• **Set exercise**
Find how many lines contain the word "scene" and state that number alone.

• **Source material**
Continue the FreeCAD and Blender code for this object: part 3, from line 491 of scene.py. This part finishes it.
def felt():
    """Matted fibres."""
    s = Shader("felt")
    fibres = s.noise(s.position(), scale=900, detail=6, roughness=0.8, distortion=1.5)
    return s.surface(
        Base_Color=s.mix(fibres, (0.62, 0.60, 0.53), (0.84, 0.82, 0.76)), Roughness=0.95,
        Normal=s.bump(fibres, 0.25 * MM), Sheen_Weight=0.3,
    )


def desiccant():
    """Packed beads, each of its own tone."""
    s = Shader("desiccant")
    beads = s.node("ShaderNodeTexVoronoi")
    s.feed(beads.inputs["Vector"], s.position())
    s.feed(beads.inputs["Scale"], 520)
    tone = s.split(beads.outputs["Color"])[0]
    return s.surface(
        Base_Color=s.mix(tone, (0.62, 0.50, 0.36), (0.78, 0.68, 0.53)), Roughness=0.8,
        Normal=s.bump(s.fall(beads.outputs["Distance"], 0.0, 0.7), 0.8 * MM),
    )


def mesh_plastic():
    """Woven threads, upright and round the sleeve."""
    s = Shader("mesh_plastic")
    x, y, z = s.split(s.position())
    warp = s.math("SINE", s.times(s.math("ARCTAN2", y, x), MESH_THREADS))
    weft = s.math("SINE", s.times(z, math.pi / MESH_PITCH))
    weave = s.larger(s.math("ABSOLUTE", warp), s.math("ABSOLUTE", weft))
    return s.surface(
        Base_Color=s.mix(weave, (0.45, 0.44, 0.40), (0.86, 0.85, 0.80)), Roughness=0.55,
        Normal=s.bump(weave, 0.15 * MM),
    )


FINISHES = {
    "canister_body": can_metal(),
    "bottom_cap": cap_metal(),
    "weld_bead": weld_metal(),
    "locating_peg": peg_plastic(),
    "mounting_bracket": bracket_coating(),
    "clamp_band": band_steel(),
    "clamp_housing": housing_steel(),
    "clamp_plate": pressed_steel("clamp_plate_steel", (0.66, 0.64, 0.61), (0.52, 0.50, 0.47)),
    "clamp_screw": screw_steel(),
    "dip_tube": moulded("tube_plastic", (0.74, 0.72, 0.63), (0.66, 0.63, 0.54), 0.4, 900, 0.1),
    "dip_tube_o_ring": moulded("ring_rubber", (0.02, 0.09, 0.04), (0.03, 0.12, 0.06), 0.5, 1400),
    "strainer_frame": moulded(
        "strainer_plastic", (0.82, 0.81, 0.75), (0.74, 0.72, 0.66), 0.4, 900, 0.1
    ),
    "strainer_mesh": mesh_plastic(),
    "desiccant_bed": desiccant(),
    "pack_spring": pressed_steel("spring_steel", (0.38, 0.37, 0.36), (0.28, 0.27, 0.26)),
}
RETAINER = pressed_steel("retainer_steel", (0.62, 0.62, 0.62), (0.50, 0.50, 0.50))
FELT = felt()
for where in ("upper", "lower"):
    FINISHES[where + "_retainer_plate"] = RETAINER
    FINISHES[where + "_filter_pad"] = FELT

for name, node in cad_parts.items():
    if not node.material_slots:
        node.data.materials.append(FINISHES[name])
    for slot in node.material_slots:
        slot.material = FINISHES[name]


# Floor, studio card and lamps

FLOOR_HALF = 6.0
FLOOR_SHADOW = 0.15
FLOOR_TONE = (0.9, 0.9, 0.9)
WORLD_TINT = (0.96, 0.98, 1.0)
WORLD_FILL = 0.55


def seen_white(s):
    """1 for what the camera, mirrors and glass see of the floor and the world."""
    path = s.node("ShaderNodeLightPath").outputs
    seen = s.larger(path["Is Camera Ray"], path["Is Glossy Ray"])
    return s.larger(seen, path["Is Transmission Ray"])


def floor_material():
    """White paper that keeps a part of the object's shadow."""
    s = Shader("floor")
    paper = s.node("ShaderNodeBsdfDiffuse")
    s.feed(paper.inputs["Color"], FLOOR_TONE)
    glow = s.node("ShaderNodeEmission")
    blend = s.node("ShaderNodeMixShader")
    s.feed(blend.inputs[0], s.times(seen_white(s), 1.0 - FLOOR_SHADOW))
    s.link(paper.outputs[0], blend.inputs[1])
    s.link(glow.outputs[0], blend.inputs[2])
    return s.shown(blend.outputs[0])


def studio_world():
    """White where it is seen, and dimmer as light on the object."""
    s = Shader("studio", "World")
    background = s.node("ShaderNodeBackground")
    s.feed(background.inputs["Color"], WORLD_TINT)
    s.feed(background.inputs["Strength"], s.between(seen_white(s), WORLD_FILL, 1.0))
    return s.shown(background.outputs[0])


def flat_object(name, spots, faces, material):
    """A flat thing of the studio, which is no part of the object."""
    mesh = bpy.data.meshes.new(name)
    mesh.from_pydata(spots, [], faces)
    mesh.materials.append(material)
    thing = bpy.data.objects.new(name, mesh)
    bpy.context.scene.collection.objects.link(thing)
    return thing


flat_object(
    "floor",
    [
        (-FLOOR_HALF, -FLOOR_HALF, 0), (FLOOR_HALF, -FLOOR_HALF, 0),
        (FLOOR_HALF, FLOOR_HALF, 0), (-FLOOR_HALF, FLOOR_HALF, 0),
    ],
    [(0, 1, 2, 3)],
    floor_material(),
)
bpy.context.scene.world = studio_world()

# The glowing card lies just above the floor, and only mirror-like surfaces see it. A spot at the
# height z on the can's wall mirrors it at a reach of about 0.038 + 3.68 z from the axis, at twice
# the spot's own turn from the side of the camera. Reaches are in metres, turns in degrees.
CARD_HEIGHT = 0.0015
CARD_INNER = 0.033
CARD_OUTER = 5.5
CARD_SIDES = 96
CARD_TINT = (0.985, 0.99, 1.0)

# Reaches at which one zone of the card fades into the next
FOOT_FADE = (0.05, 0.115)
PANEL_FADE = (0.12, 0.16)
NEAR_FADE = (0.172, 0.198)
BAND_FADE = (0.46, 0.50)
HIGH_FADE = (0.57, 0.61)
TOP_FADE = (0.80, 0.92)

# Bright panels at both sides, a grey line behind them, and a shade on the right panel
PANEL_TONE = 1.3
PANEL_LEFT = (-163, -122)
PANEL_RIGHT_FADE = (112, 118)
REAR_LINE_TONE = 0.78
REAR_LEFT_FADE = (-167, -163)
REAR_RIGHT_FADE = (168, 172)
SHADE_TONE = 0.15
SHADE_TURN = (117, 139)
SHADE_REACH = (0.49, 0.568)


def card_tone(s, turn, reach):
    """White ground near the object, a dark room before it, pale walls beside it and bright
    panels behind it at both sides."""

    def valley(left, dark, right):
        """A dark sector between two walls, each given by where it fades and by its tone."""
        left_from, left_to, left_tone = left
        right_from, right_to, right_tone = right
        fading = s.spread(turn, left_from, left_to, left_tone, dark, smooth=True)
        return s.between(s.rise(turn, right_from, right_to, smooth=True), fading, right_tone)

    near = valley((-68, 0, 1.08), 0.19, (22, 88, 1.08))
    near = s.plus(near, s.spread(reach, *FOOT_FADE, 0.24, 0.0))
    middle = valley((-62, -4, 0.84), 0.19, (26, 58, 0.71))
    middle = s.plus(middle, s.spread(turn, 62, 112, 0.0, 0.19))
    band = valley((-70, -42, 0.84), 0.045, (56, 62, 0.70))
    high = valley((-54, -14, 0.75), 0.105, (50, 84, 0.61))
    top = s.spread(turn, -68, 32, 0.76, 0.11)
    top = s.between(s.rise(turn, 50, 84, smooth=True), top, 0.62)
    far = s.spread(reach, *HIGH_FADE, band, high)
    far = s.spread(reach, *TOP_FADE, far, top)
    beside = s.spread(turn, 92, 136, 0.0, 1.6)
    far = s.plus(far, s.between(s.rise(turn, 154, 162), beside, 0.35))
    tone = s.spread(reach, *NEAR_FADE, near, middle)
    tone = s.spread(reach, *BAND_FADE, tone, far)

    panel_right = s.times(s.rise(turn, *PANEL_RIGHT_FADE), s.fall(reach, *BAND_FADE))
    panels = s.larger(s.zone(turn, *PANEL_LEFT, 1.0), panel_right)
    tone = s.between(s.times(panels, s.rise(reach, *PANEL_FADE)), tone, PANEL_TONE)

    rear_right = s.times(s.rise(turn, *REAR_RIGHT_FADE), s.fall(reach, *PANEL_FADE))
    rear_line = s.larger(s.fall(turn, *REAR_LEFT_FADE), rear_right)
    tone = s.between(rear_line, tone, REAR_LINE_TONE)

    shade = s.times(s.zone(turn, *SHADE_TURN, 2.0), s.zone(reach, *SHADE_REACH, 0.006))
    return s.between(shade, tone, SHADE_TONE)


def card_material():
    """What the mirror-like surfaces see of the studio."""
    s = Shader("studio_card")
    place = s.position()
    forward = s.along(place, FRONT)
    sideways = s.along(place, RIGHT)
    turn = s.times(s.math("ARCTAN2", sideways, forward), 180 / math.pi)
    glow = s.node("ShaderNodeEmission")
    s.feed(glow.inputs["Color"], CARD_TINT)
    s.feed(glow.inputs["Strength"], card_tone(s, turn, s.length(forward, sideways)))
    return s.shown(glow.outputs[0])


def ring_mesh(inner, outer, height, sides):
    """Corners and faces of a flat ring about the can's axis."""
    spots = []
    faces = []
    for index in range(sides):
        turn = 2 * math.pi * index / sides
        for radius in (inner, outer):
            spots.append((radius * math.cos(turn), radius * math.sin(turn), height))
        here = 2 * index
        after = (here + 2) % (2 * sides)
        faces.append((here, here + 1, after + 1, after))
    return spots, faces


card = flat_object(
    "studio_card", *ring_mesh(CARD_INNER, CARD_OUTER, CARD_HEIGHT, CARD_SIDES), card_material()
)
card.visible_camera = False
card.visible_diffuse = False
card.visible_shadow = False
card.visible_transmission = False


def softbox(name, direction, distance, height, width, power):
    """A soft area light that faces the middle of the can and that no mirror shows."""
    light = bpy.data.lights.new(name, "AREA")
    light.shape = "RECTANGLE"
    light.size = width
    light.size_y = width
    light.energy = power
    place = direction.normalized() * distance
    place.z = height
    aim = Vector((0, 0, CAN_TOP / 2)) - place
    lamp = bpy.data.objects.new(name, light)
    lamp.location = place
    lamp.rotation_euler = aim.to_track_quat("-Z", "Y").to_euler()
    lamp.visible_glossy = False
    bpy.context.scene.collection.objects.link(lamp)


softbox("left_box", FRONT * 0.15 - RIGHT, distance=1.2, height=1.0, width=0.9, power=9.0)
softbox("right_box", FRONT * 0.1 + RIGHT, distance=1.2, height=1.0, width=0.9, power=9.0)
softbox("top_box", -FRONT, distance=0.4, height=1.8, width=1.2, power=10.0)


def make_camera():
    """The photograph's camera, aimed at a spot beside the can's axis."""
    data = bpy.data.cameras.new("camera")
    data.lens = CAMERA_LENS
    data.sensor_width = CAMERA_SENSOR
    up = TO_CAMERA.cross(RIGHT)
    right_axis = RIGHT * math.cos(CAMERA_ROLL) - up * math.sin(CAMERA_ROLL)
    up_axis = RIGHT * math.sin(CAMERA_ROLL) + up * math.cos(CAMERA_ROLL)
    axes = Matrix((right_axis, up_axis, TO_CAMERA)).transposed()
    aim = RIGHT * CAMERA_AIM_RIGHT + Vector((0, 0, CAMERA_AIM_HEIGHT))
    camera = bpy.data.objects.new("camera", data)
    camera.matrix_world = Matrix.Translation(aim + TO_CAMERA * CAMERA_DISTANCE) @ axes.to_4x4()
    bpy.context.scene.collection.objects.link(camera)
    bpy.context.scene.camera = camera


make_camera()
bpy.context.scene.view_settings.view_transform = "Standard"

• **Final answer**
7